It is completely dependent on the compiler and architecture, but generally that code initializes the most basic hardware required for the rest of the code to run. The code for example:

  • Defines the reset vectors

  • Defines the layout of data in memory (many systems use a linker script instead)

  • Defines the addresses of interrupt service routines in a big table (the interrupt vector table)

  • Initializes CPU registers, e.g. the stack pointer

  • Configures the core clock

In addition, that section also serves the runtime needs of the programming language used. It:

  • Initializes whatever function parameter passing system used

  • Initializes global variables by e.g. copying flash contents to RAM and zero-initializing memory

  • If dynamic memory allocation is used, initializes the heap

  • If floating point math is enabled, initializes the FPU (if available) or initializes the floating point library

  • If exceptions are used, initializes exception handling.
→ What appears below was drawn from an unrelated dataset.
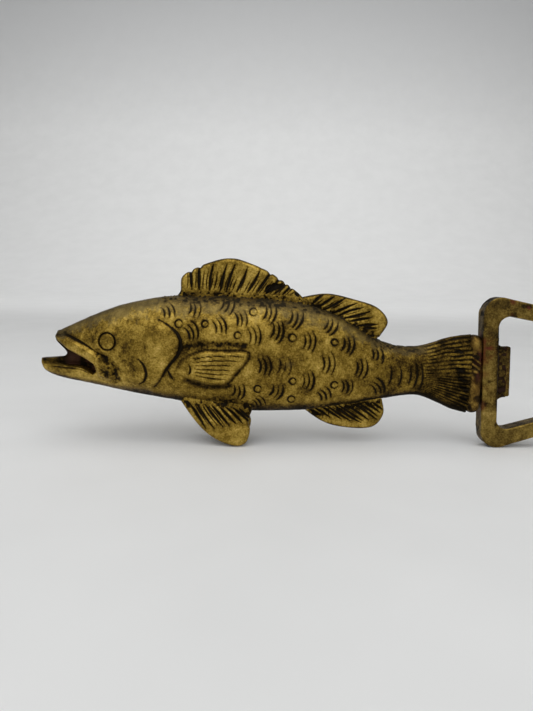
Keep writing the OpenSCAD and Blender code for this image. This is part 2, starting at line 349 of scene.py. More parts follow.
def eye(relief):
    """A low dome with a groove round it, in a swollen socket."""
    d = np.hypot(relief.x - EYE[0], relief.z - EYE[1])
    groove = bump(d - EYE_RING_R, 0.24)
    relief.height += 0.22 * (1 - step(d, 1.0, 2.2)) + 0.3 * bump(d - 3.3, 0.9)
    relief.height -= 0.5 * groove
    relief.darken(0.95 * groove)


def gill_cover(relief):
    """The gill cover stands proud of the flank behind it, with the cheek's edge cut into it."""
    x = relief.x
    z = relief.z
    edge = smooth_line(GILL_EDGE)
    cover = np.vstack([[(-5, 0), (-5, 60), (edge[0][0] - 3, 60)], edge, [(30, 0)]])
    d = depth_inside(cover, x, z)
    on_edge = distance(edge, x, z)
    relief.height += 0.62 * step(d, -0.1, 0.7) * bump(np.maximum(on_edge - 1, 0), 9)
    relief.height -= 0.35 * step(-d, 0, 0.5) * bump(on_edge, 2.2)
    relief.cut(edge, 0.34, 0.3)
    relief.cut([(38.9, 22.5), (40.2, 20)], 0.3, 0.25)
    cheek = smooth_line([(30.6, 25.8), (32.2, 23.9), (32.7, 21.4), (31.8, 19.2), (30.2, 18.2)])
    relief.cut(cheek, 0.36, 0.35, 0.9)
    relief.height += 0.3 * relief.spot(29.5, 22, 3, 4.5)


def jaws(relief):
    """The maxilla, the hollow behind it, the pitted cheek and snout, and the lower lip."""
    leaf = smooth_line(MAXILLA)[:-1]
    relief.height += 0.75 * step(depth_inside(leaf, relief.x, relief.z), -0.2, 0.9)
    top = smooth_line([(6.9, 31.9), (8.5, 31.8), (10.7, 31), (13.6, 29.8), (16.4, 28.2), (18.7, 26.6)])
    relief.cut(top, 0.32, 0.3, 0.9)
    behind = smooth_line([(18.4, 26.8), (20.6, 25.6), (22.6, 23.8), (23.6, 21.4), (23.3, 19.4)])
    relief.height -= 0.35 * relief.along(behind, 1)
    relief.pitted(relief.along(behind, 1.5), 0.7, 0.28, 1, 3)
    relief.darken(0.85 * relief.along(behind, 0.75) * step(relief.noise(1, 2), -0.7, 0))
    relief.pitted(0.8 * relief.spot(21, 22.5, 2.4, 3.6), 0.6, 0.2, 1, 4)
    relief.pitted(0.4 * relief.spot(27, 26, 8, 9), 0.55, 0.06, 0.7, 6)
    relief.pitted(0.45 * relief.spot(17.5, 31.2, 5, 3.2), 0.5, 0.06, 0.7, 8)
    relief.pitted(0.3 * relief.spot(29, 36, 5, 2), 0.5, 0.06, 0.8, 9)
    relief.cut(smooth_line([(4, 22.4), (8, 22.2), (12.4, 21.9), (14.4, 21.2), (16, 20)]), 0.3, 0.12, 0.5)
    brow = smooth_line([(9, 33.2), (13, 34.6), (18, 36), (24, 37.2)])
    relief.height -= 0.12 * relief.along(brow, 1.4)
    relief.pitted(relief.spot(6.5, 32.2, 2.5, 1.1), 0.6, 0.14, 0.9, 5)
    throat = relief.along([(25, 14.6), (31.5, 13.9)], 0.7)
    relief.height -= 0.5 * throat
    relief.darken(throat)


def pectoral_fin(relief, random):
    """The side fin lies flat on the flank, thick along its top, rear and lower edges, with a painted shadow
    under its lower edge.
    """
    x = relief.x
    z = relief.z
    leaf = smooth_line(PECTORAL, 4)[:-1]
    d = depth_inside(leaf, x, z)
    lift = 0.25 + 0.75 * step(x, 41, 52)
    relief.height += 0.68 * lift * step(d, -0.15, 0.75)
    relief.height += 0.12 * bump(d - 0.8, 0.5) * lift
    relief.darken(0.6 * lift * bump(d + 0.25, 0.4))
    for t in np.linspace(0, 1, 6):
        front = (45.8 + 1.2 * t, 26.2 - 4.8 * t)
        middle = (52.5, 27.2 - 6.6 * t)
        rear = (60.4 - 3.6 * t, 27.2 - 6.6 * t)
        ray = smooth_line([front, middle, rear], 5)
        relief.cut(ray, 0.16, 0.26, random.uniform(0.65, 0.9))
    for t in np.linspace(0.1, 0.9, 5):
        rear = (56 + 2 * random.uniform(-1, 1), 27.1 - 6.6 * t)
        relief.cut([(49 + t, 26.8 - 5.8 * t), rear], 0.14, 0.1, 0.2)
    relief.cut(arc((45.1, 23.2), 2.6, 0), 0.22, 0.3, 1)
    above = relief.along(smooth_line([(43, 29.4), (49.5, 30.3), (55, 30.5), (61, 30)]), 0.85)
    relief.height -= 0.3 * above
    relief.pitted(above, 0.75, 0.3, 1, 7)
    hollows = step(relief.noise(1.1, 9) + 0.6 * relief.noise(0.45, 10), -0.4, 0.35)
    ends = step(x, 43, 50) * (1 - 0.6 * step(x, 55, 60))
    relief.darken(0.8 * step(above, 0.3, 0.9) * ends * hollows)
    # Painted shadow: a dark band on the flank just under the fin's lower edge, where the fin would shade
    # it.
    below = smooth_line([(44, 20), (48.4, 18.2), (53, 17.8), (56.5, 18.6)])
    relief.darken(0.55 * relief.along(below, 0.7))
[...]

Somewhat related question: Who receives the value returned by main()?

main() is an ordinary C function, so it requires certain things to be initialized before it is called. These are related to:

  • Setting up a valid stack
  • Creating a valid argument list (usually on the stack)
  • Initializing the interrupt-handling hardware
  • Initializing global and static variables (including library code)

The last item includes such things as setting up a memory pool that malloc() and free() can use, if your environment supports dynamic memory allocation. Similarly, any form of "standard I/O" that your system might have access to will also be initialized.

Pretty much anything else is going to be application-dependent, and will have to be initialized from within main(), before you enter your "main loop".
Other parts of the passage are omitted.